Read this as Bulletin 17B is being revised in Bulletin C -- https://acwi.gov/hydrology/Frequency/b17c/Bulletin17C-draft-for-USGS-EditorialReview-10Apr2017.pdf#page41
The subject is an interest that I unfortunately have not dedicated much time to. I have found issues in the past in blindly applying a regional skew such as based on physiographic area where rainfall or other conditions vary substantially.

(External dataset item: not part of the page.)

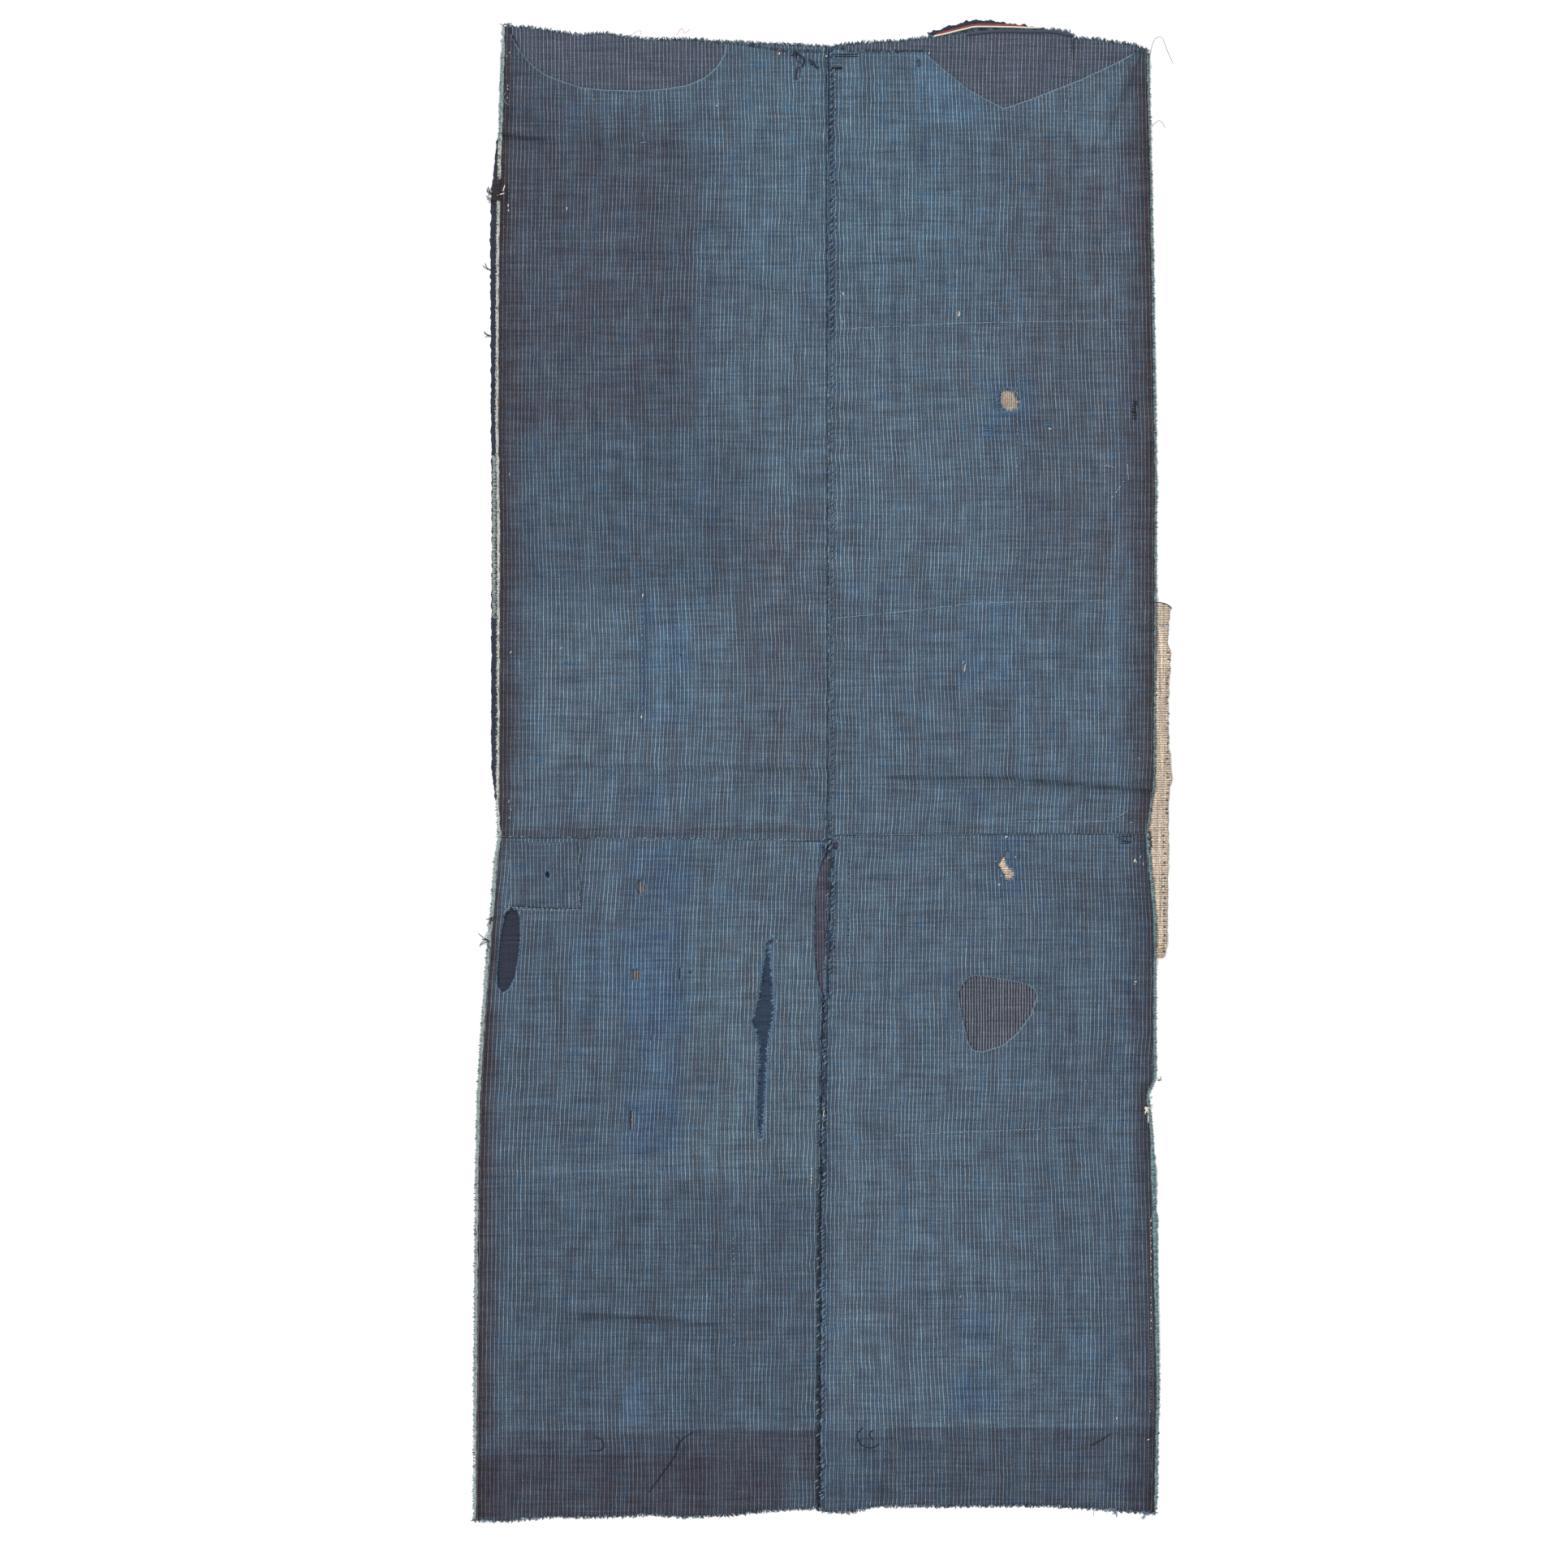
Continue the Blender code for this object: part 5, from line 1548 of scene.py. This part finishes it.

Although not tried myself, I would plot the gauged watershed boundaries with their individual skews assigned, and this may help visually or with some multivariate, krieging or other approach to decide if a regional boundaries and skew makes sense, or if some other boundary conditions (geology, watershed size, shape, valley/stream type, climate-precipitation-elevation-aspect, etc.) should be considered in setting regional boundary conditions. I would try to avoid assigning regional skews to areas where skew values are not somewhat consistent. I have not reviewed the 17C benefits to see the result of the improved analysis techniques.

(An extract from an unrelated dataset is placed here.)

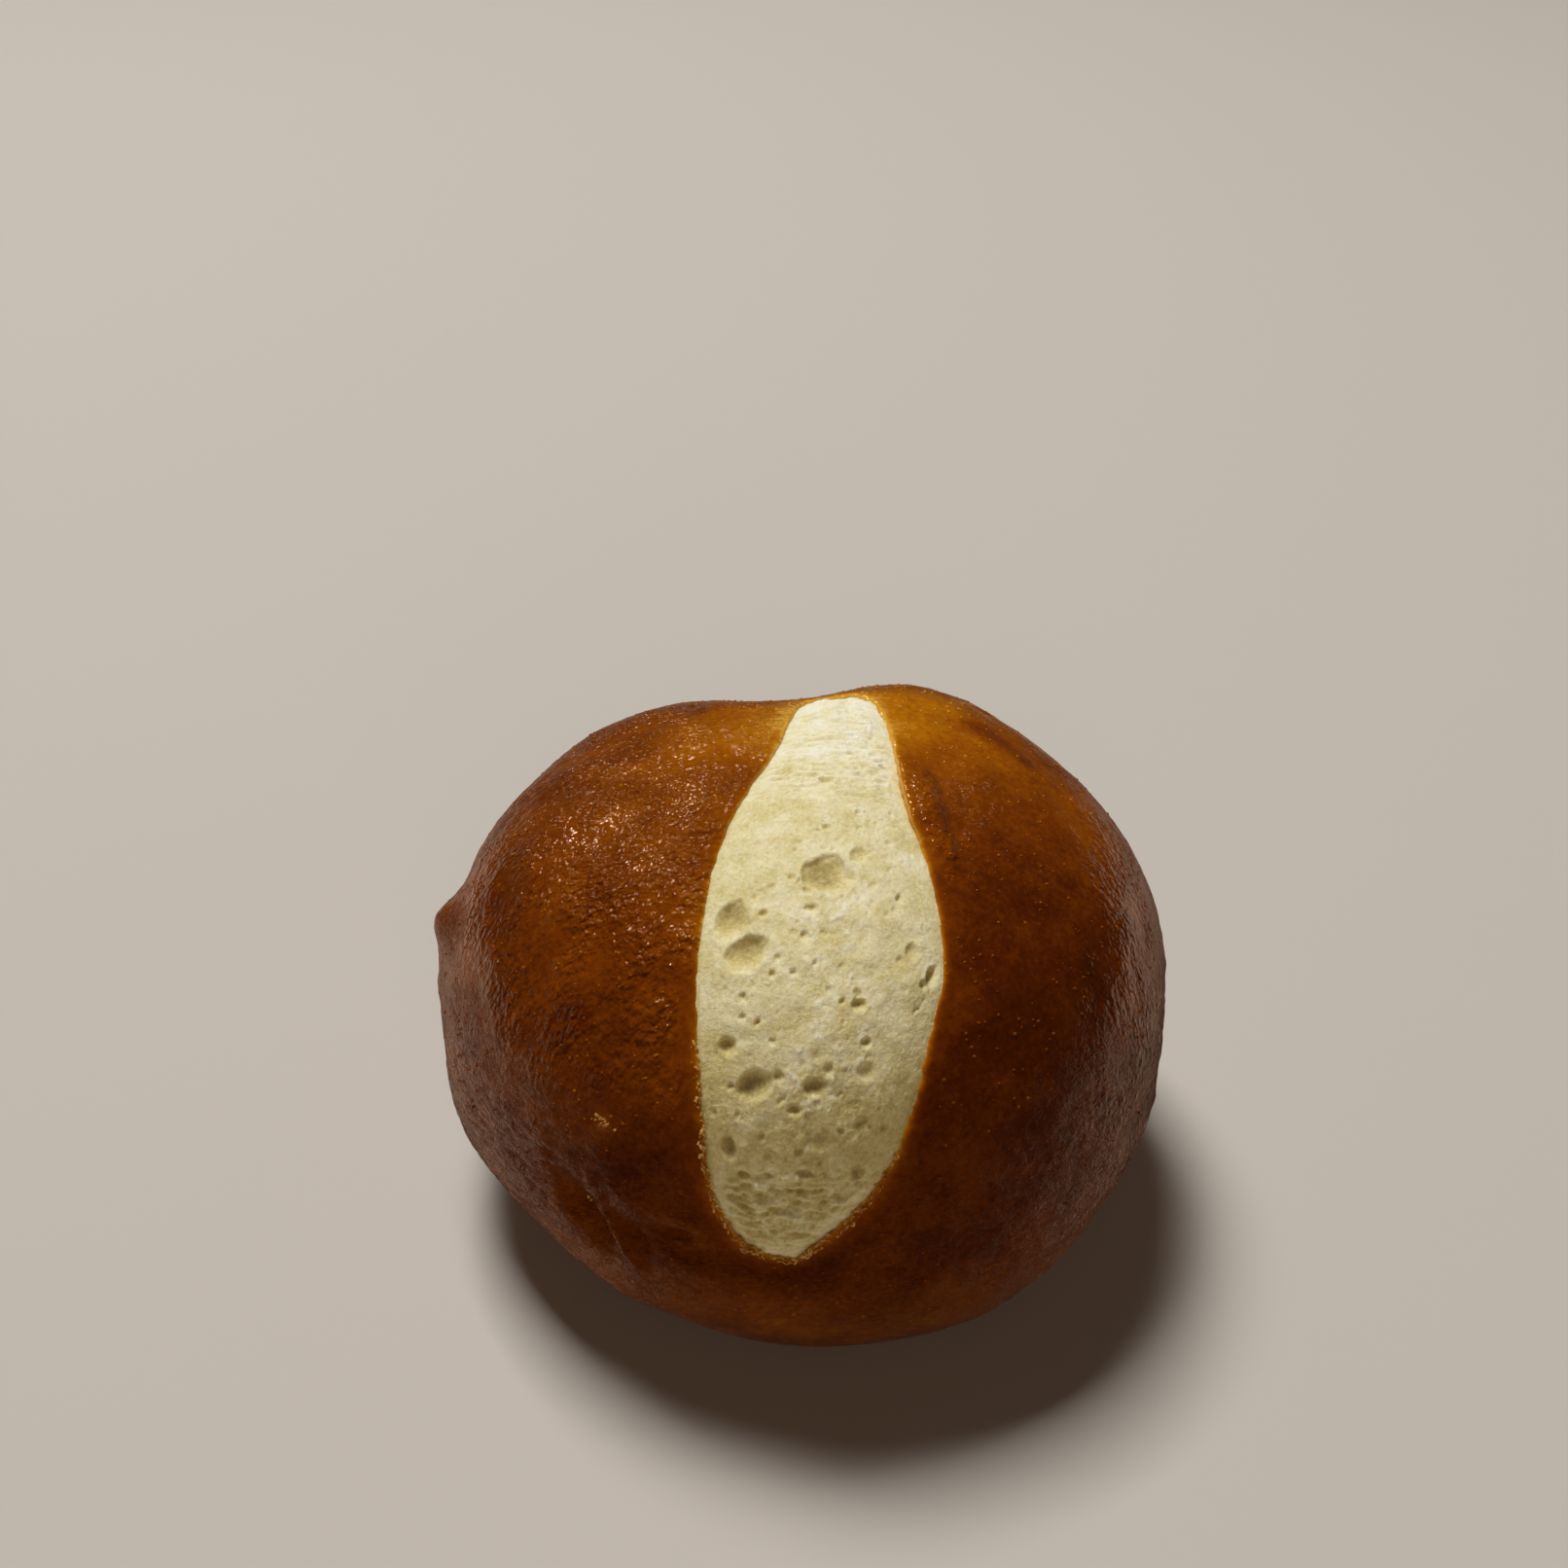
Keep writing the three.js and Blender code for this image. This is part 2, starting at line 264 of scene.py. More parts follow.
# The meshes
HALF_COLUMNS = 235
COLUMNS = 2 * HALF_COLUMNS
CRUST_RINGS = 168
FIRST_RING_SHARE = 0.6
HIDDEN_SHARES = (0.35, 0.8)     # rings under the crumb, from the score's middle to its lips
WALL_DEPTHS = (2.6, 1.7, 1.1, 0.7, 0.35, 0.12)
FAR_FROM_LIP = 60.0             # a gap to the lips at which nothing of them is felt
FOOT_FACE_RADIUS = 20.0
FOOT_FACE_RINGS = 6
MIDDLE_LINE_SHARE = 0.88
CRUMB_ALONG = 400
CRUMB_ACROSS = 236
CRUMB_THICKNESS = 2.0


# ---------------------------------------------------------------------------- the form

def unit(vectors):
    """The same directions, each one unit long."""
    return vectors / np.linalg.norm(vectors, axis=-1, keepdims=True)


def rays_towards(azimuth, elevation):
    """Unit rays, given in degrees round from +X and up from level."""
    turn = np.radians(azimuth)
    lift = np.radians(elevation)
    level = np.cos(lift)
    return np.stack([level * np.cos(turn), level * np.sin(turn), np.sin(lift) + 0 * turn], axis=-1)


def points_on_rays(rays, reach):
    """Points at a reach along each ray from the heart."""
    return rays * reach[..., None] + HEART


def dome_reach(rays):
    """How far the even dome, or the rounder bowl under the waist, reaches along each ray."""
    girth = np.hypot(rays[..., 0] / (BUN_WIDTH / 2), rays[..., 1] / (BUN_LENGTH / 2))
    climb = rays[..., 2]
    below = ease(-climb, -WAIST_BLEND, WAIST_BLEND)
    fullness = CROWN_FULLNESS + (FOOT_FULLNESS - CROWN_FULLNESS) * below
    extent = np.where(climb > 0, BUN_HEIGHT - WAIST_HEIGHT, FOOT_DEPTH)
    climb = np.abs(rays[..., 2]) / extent
    return (girth ** fullness + climb ** fullness) ** (-1 / fullness)


def dome_points(rays):
    """Where the rays meet the even dome."""
    return points_on_rays(rays, dome_reach(rays))


def bump(distance, spread):
    """A soft round hill: 1 at its middle, and nearly gone at twice the spread."""
    return np.exp(-((distance / spread) ** 2))


def ease(value, start, end):
    """A smooth step from 0 at start to 1 at end."""
    share = np.clip((value - start) / (end - start), 0, 1)
    return share * share * (3 - 2 * share)


def grain(points, size, octaves=3):
    """Smooth noise, about -1 to 1, whose bumps lie `size` millimetres apart."""
    scaled = (points / size).reshape(-1, 3).tolist()
    values = [noise.fractal(place, 1.0, 2.0, octaves) for place in scaled]
    return np.array(values).reshape(points.shape[:-1])


def patches(points, places):
    """The sum of soft round patches, each given by azimuth, elevation, spread and strength."""
    total = np.zeros(points.shape[:-1])
    for azimuth, elevation, spread, strength in places:
        centre = dome_points(rays_towards(azimuth, elevation))
        total += strength * bump(np.linalg.norm(points - centre, axis=-1), spread)
    return total


def dome_points_at_height(azimuths, heights):
    """Points of the even dome or bowl, with the blend at the waist left out."""
    climb = heights - WAIST_HEIGHT
    fullness = np.where(climb > 0, CROWN_FULLNESS, FOOT_FULLNESS)
    extent = np.where(climb > 0, BUN_HEIGHT - WAIST_HEIGHT, FOOT_DEPTH)
    girth = (1 - (np.abs(climb) / extent) ** fullness) ** (1 / fullness)
    level = rays_towards(azimuths, 0 * azimuths)
    radius = girth / np.hypot(level[:, 0] / (BUN_WIDTH / 2), level[:, 1] / (BUN_LENGTH / 2))
    return np.column_stack([level[:, 0] * radius, level[:, 1] * radius, heights])


def smooth_curve(knots, count):
    """Evenly spaced points of the centripetal Catmull-Rom curve through the knots."""
    knots = np.asarray(knots, float)
    ends = np.vstack([2 * knots[0] - knots[1], knots, 2 * knots[-1] - knots[-2]])
    t = np.linspace(0, 1, CURVE_STEPS, endpoint=False)[:, None]
    dense = []
    for p0, p1, p2, p3 in zip(ends, ends[1:], ends[2:], ends[3:]):
        a, b, c = (np.linalg.norm(step) ** 0.5 for step in (p1 - p0, p2 - p1, p3 - p2))
        leave = b * ((p1 - p0) / a - (p2 - p0) / (a + b) + (p2 - p1) / b)
        arrive = b * ((p2 - p1) / b - (p3 - p1) / (b + c) + (p3 - p2) / c)
        bend = 3 * (p2 - p1) - 2 * leave - arrive
        twist = 2 * (p1 - p2) + leave + arrive
        dense.append(p1 + leave * t + bend * t ** 2 + twist * t ** 3)
    dense = np.vstack([*dense, knots[-1:]])
    run = np.concatenate([[0], np.cumsum(np.linalg.norm(np.diff(dense, axis=0), axis=1))])
    even = np.linspace(0, run[-1], count)
    return np.column_stack([np.interp(even, run, values) for values in dense.T])


def nearest_on(line, points):
    """The distance from each point to the nearest point of a line, and that point's index."""
    distance = np.full(len(points), np.inf)
    index = np.zeros(len(points), int)
    for i, place in enumerate(line):
        here = np.linalg.norm(points - place, axis=1)
        closer = here < distance
        distance[closer] = here[closer]
        index[closer] = i
    return distance, index


CREASE_KNOTS = dome_points_at_height(*np.array(CREASE_RUN, float).T)
CREASE_LINE = smooth_curve(CREASE_KNOTS, CREASE_POINTS)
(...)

As suggested in 17C, dont use 17B values until reanalyzed.
Oh, I did not mention in enough detail, but if there is substantial skew variability in region, I would use GIS for plotting skews by gauged watershed (using boundaries), and using GIS as a visual and multivariate analysis tool. You can overlay geology, rainfall, soils, etc. as well as calculate various watershed factors such as size, shape, elevation, etc. to help determine what is driving the variance in skew values. If there is substiantial variation in rainfall within the region, from experience, applying the regional skew to a forecasting equation for ungauged drainages without some other rainfall correction coefficient is likely to cause error. In some cases, selecting and analyzing stream gauging stations that are more localized and similar relative to conditions may be justifiable and should be preferable over the standard physiographic area (mountains, piedmont, coastal plain, etc.) selection process.